Заплатин тихо рассмеялся…
— Печенки больные… И вообще клиникой отшибает.
— Пожалуй!
"Столовер" — так звали Щелокова однокурсники — хватил, быть может, сильненько, но суть оценки была почти такая же, как и у него самого.
— Право, сударик мой, — продолжал Щелоков, тряхнув — совсем по-купечески — своими кудельными волосами, — господа сочинители все в своем нутре ковыряют. Хоть бы вот этот беллетрист, что в пьесе. Так от него и разит литературничаньем. И так, и этак себя потрошит, а внутри пакостная нотка вздрагивает: хвалить- то меня хвалят, но… — он выговорил это интонацией актера, игравшего роль беллетриста, — я не Тургенев, но и не
Толстой! А мне-то, Авиву Щелокову, какое до этого дело? Так точно и прочие другие персоны этого действа…
— На которое тебе, как человеку древнего благочестия, и ходить-то зазорно?
— Мне ничто не зазорно, милый. Но дай досказать…
Взять хоть бы этого декадента или девицу… Могу ли я сокрушаться о них, жалеть их?
— В одно слово! — вырвалось у Заплатина.
— А тем паче увлекаться. Что они представляют собою? Личную блажь. И я должен уходить в нее душой, когда вокруг, в российском якобы культурном обществе, первейшие потребности этой самой души попираются?!
"Вон оно что! Авив поумнел! — подумал Заплатин. Даром что в оптовом складе ситцем торгует!"
Щелоков был «столовер» убежденный. По родителям он принадлежал к «федосеевцам», и отец звал его мать до самой смерти «посестрием», не «приемля» брака как таинства.
Но он уже гимназистом стал сам себе "сочинять веру", а студентом — когда Заплатин сошелся с ним — любил говорить на тему "свободы совести". На бесцеремонные вопросы товарищей, какой он веры, он отвечал или: "я хлыст", или: "я перекувылданец" и тому, кто расхохочется, совсем серьезно объяснял, что такое «согласие» водилось еще не так давно в Заволжье, повыше Нижнего, а может — и теперь водится.
— Еще бы! — согласился Заплатин. — Да и мало того…
Он хотел развить свою идею; но раздался звонок.
— Ах, досада какая!.. Надо идти.
— А опоздать нешто нельзя? Для меня и теперь ясно, что никакого разрешения стоящего… и быть не может.
— Однако… скажи-ка, — спросил Заплатин, вставая, — чем кончит декадент? Отгадай, если ты не читал пьесы или отчета.
— Чем? Да как-нибудь нелепо… покончит с собой? Ась? Я плакать не стану.
— Отгадал!
Они расплатились и пошли в залу. Щелоков сидел в креслах.

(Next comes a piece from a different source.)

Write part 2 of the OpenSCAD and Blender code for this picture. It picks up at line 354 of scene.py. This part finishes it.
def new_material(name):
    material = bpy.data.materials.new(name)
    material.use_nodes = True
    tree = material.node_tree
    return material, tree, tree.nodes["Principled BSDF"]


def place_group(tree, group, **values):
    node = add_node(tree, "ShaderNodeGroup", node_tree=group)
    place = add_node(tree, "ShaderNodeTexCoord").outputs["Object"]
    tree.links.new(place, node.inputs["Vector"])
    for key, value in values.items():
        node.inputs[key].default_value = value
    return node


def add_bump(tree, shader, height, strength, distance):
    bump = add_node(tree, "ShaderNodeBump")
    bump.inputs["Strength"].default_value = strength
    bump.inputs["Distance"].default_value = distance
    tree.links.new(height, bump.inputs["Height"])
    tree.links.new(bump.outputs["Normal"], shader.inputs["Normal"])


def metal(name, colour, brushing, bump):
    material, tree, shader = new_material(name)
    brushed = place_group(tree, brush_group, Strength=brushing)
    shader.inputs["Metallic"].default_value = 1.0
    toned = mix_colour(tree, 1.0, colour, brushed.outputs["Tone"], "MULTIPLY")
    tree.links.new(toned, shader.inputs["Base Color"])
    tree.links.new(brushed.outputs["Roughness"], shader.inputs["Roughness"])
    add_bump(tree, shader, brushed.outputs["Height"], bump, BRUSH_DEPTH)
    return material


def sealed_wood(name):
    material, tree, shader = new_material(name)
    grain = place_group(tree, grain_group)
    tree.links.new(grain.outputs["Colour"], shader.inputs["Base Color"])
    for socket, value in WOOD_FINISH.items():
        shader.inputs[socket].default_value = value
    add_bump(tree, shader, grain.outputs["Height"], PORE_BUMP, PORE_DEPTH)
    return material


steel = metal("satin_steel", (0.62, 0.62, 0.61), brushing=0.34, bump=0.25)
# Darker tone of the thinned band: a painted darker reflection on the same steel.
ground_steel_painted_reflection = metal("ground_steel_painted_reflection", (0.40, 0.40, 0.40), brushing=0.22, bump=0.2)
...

Но он попридержал приятеля на площадке.
— Не хочешь ли после театра в заведение, закусить… малую толику?
От таких «угощений» Заплатин сторонился всегда, особенно от богатых купчиков. Но Щелоков — хороший парень и шампанским «пугать» не будет.
— В "Альпийскую Розу"… пожалуй. Там цены демократические.
— Ну, что еще за глупости!
— Нет, Авив, каждый за себя.
— Ну, ладно. Так в сенях рандеву… А то как же так: столько времени не видались?!
Щелоков сильно потряс его руку и пошел в кресла.
Так и остался Заплатин с желанием развить свою идею. Он разовьет ее в "Альпийской Розе". Да и сам Авив всегда его интересовал.
Таких — в его среде — вряд ли много гуляет по Руси.
Сочинил он себе "свою веру" или нет, но он не изувер, и его «столоверство» и тогда — два-три года назад — было очень широкое.
И нота о "свободе совести", зазвучавшая в нем так внезапно и так кстати — для того, кто сразу его понял, — показывала, что он ушел вперед, даром что торгует ситцем в Юшковом переулке.
Опять в полной мгле пришлось Заплатину пробираться до своего дешевого места на верхах. Протяжный, унылый звук гонга раздался, как раз когда он поднялся наверх.
Он помнил содержание последнего акта. Но не фабула тянула его к себе; а то, как будет передано настроение последней картины той жизни, которая, на оценку Щелокова, "отдает кисленьким" и "отшибает клиникой".
Все притихло. Ткань занавеса раздвоилась на две половины.